*Lines of data*
+++++

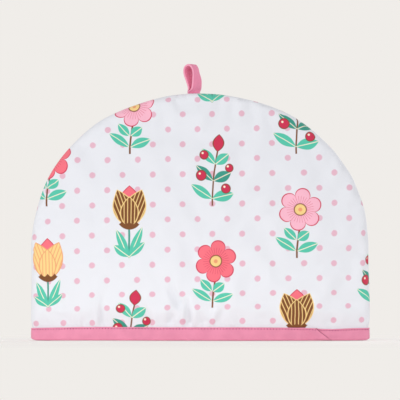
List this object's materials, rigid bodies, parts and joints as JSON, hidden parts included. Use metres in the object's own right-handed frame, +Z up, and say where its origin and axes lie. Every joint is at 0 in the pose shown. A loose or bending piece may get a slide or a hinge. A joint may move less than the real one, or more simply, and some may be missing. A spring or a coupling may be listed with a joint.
{
  "type": "tea cosy",
  "caption": "Arched padded cotton tea cosy, open below, with a bias-bound hem and a tape loop in its top seam.",
  "frame": {"origin": "on the surface it stands on, under the middle of the hem", "axes": "+X along the width, to the right as seen from the front; +Y from front to back; +Z up"},
  "size_m": [0.34, 0.0975, 0.2781],
  "materials": {
    "printed_cotton": "matt plain-weave cotton, printed",
    "pink_binding": "matt bias-cut cotton",
    "pink_tape": "matt folded cotton tape"
  },
  "bodies": {
    "root": {"front_panel": "printed_cotton", "back_panel": "printed_cotton", "hem_binding": "pink_binding", "hanging_loop": "pink_tape"}
  },
  "joints": []
}
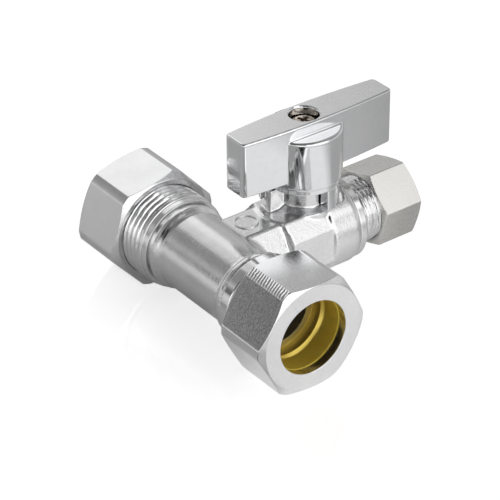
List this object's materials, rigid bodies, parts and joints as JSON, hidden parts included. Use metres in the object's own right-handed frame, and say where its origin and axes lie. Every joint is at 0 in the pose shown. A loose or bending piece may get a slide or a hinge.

+++++

*To do*
Each entry above is to be set down again in exactly the same words.

*Result of the task*
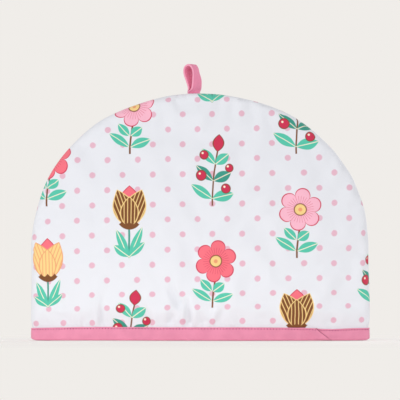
List this object's materials, rigid bodies, parts and joints as JSON, hidden parts included. Use metres in the object's own right-handed frame, +Z up, and say where its origin and axes lie. Every joint is at 0 in the pose shown. A loose or bending piece may get a slide or a hinge. A joint may move less than the real one, or more simply, and some may be missing. A spring or a coupling may be listed with a joint.
{
  "type": "tea cosy",
  "caption": "Arched padded cotton tea cosy, open below, with a bias-bound hem and a tape loop in its top seam.",
  "frame": {"origin": "on the surface it stands on, under the middle of the hem", "axes": "+X along the width, to the right as seen from the front; +Y from front to back; +Z up"},
  "size_m": [0.34, 0.0975, 0.2781],
  "materials": {
    "printed_cotton": "matt plain-weave cotton, printed",
    "pink_binding": "matt bias-cut cotton",
    "pink_tape": "matt folded cotton tape"
  },
  "bodies": {
    "root": {"front_panel": "printed_cotton", "back_panel": "printed_cotton", "hem_binding": "pink_binding", "hanging_loop": "pink_tape"}
  },
  "joints": []
}
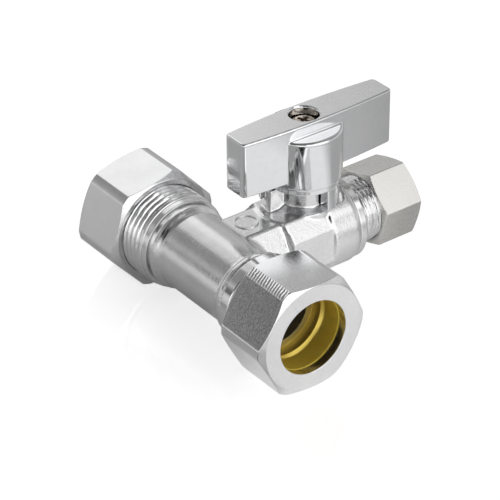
List this object's materials, rigid bodies, parts and joints as JSON, hidden parts included. Use metres in the object's own right-handed frame, and say where its origin and axes lie. Every joint is at 0 in the pose shown. A loose or bending piece may get a slide or a hinge.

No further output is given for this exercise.